Pourtant, la fusion nucléaire est un processus bien différent du processus de la fission. En termes de sûreté, les catastrophes comme celles de Tchernobyl ou de Fukushima semblent impossibles puisque les procédés de fusion n’empruntent pas aux procédés de fission qui ont permis ces catastrophes.
Les avantages écologiques
En termes de ressources, pas besoin d’extraction coûteuse et dangereuse de combustibles, donc pas de déchets, ou très peu, et d’une durée de vie bien inférieure aux combustibles utilisés pour la fission. Le chercheur Daniel Jassby du Princeton Plasma Physic Lab est lui plutôt sceptique, relevant que le tritium doit être produit artificiellement, ce qui demande une quantité colossale d’énergie.
Enfin, la fusion nucléaire ne dégage que de l’hélium, un gaz qui ne participe pas à l’effet de serre. En ce sens, l’Agence Internationale de l’Énergie préconise le nucléaire dans le mix énergétique, à la condition que la technologie s’améliore, notamment en matière de fission.
La fission à encore de beaux jours devant elle
Pour l’heure la fission n’est pas prête d’être mise à l’arrêt. En l’état de la technologie de fusion nucléaire, la fission peut espérer de nombreux rebonds technologiques avant d’être dépassée.

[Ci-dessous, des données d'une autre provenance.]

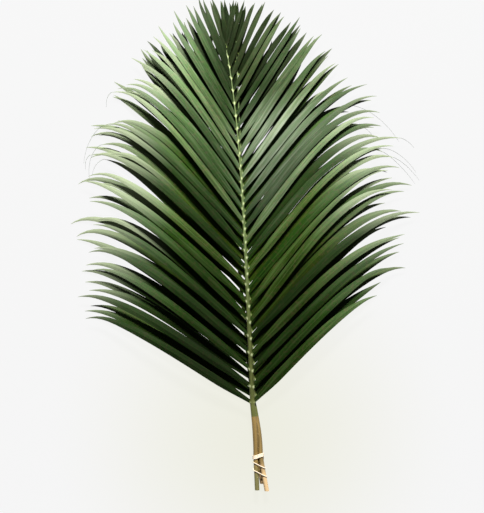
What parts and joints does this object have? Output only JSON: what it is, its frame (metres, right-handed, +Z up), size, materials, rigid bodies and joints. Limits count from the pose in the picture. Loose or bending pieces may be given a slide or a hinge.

En revanche, les avancées technologiques, comme celle effectuée par le KSTAR coréen, encouragent l’investissement dans la fusion qui serait propice pour lutter contre le dérèglement climatique. Pour Robert Mumgaard, PDG du Commonwealth Fusion System qui finance le projet SPARC, « nous avons ces problèmes (écologique) à cause de la technologie, mais avec la fusion nous avons une grande opportunité de résoudre cette situation grâce à la technologie ».